Nascemos ocupando um território deste lado, mas olhando para o outro lado do Atlântico. Não fizemos escolas e ainda menos universidades até diversos seculos depois da ocupação. Avançamos destruindo índios e explorando negros. Tropeçamos há cinco seculos nas divisões de grupos, classes, raças, regiões, sem um projeto comum sem perspectiva para o futuro: sem coesão nem rumo. Progressamos colapsando como um edifício sem alicerce nem estrutura.
Ocupamos o território, mas não montamos as necessárias redes de ocupação eficiente; criamos um sistema escolar, inclusive universitário, mas não demos substância educacional; nos transformamos em uma das maiores economias do mundo, mas concentrando a renda social e, sem produtividade, não avançamos na renda per capita.
No meio deste colapso, o governo corta recursos para a universidade, provocando o desabamento do que foi realizado até aqui.
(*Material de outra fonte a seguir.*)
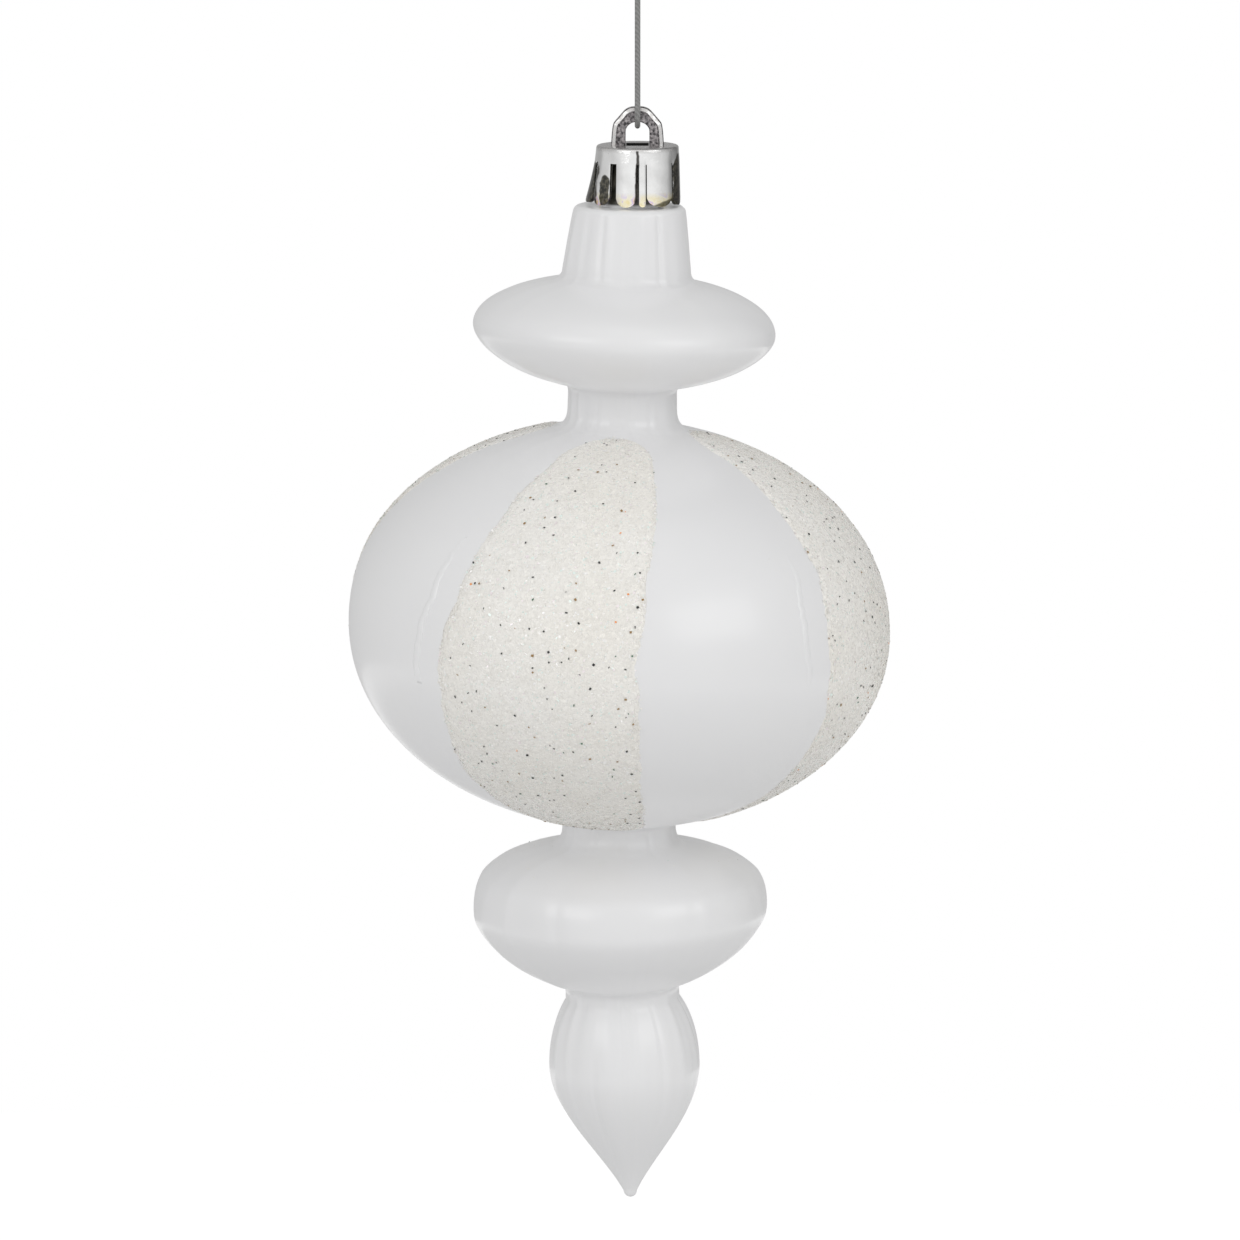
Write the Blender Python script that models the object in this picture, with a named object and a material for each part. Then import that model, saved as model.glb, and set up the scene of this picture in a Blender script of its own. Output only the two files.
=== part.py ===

Será uma tragédia se estes cortes levarem ao colapso das universidades, mas será uma tragédia também se não percebermos que que antes mesmo das malditas decisões do atual governo, nosso sistema universitário já vem colapsando, menos por falta de recursos financeiros e mais por falta do fundamental recurso de toda universidade: seu aluno vindo do Ensino Médio. Ainda bem que a universidade desperta e luta contra o colapso da falta de recursos, mas pena que não perceba nem lute contra a maior de suas tragedias: o colapso da falta de alicerce por causa do desprezo à educação de base.